**What you have to do**
Return every line of the material exactly.

※ ※ ※

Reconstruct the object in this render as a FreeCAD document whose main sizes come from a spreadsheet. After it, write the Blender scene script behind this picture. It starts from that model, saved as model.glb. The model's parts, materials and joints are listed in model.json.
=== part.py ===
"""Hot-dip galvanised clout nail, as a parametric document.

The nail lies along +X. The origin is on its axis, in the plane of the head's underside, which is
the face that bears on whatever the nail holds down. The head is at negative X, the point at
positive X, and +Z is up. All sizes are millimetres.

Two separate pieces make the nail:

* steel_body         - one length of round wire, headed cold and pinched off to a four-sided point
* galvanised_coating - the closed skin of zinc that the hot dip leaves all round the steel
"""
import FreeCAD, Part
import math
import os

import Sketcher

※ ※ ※

**Final result**
Reconstruct the object in this render as a FreeCAD document whose main sizes come from a spreadsheet. After it, write the Blender scene script behind this picture. It starts from that model, saved as model.glb. The model's parts, materials and joints are listed in model.json.
=== part.py ===
"""Hot-dip galvanised clout nail, as a parametric document.

The nail lies along +X. The origin is on its axis, in the plane of the head's underside, which is
the face that bears on whatever the nail holds down. The head is at negative X, the point at
positive X, and +Z is up. All sizes are millimetres.

Two separate pieces make the nail:

* steel_body         - one length of round wire, headed cold and pinched off to a four-sided point
* galvanised_coating - the closed skin of zinc that the hot dip leaves all round the steel
"""
import FreeCAD, Part
import math
import os

import Sketcher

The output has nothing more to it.